Even in cases in which a check would go to the custodial parent, there's wide agreement that suspending child-support payments while a person is imprisoned is better for both parents. In Wisconsin's Milwaukee County, the child-support agency has suspended payments by inmates since 2005, as long as the child's custodial parent agrees. Agency director Lisa Jo Marks says suspension is enacted in about 80 percent of cases. Joan Entmacher of the National Women's Law Center explains why: Custodial parents recognize that once the incarcerated parent leaves prison, they'll never earn enough to both pay off their debt and make their regular payments, so saddling fathers with a large deficit actually may drive them underground.

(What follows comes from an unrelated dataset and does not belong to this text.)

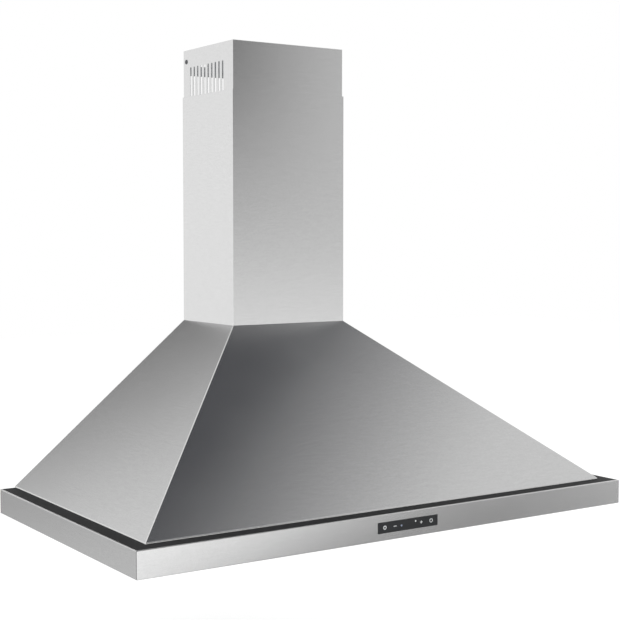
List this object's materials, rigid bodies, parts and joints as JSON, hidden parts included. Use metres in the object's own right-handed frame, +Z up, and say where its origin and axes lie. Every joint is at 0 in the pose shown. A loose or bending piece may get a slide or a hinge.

If Obama's budget item survives, it will do wonders for ex-prisoners' chances for success. Since Glenn Martin got past his $50,000 debt, he's been a rising star. His first job answering phones led to a series of promotions, and in 2005, he was appointed deputy director of a national hiring network that helps ex-offenders find employment. Today, he directs a public policy center at the Fortune Society, a New York City nonprofit that supports re-entry for ex-offenders, and serves on numerous boards. He's also a homeowner and has health-care benefits and a retirement plan.
And in a stroke of karmic justice, last fall he worked with New York state legislators to pass a law that abolished the state's "willful unemployment" designation for inmates. That is giving thousands of people exiting New York prisons a better chance to make it as they move back into society, ensuring that they won't have to choose, as he did, between starting a new chapter and paying off their debts.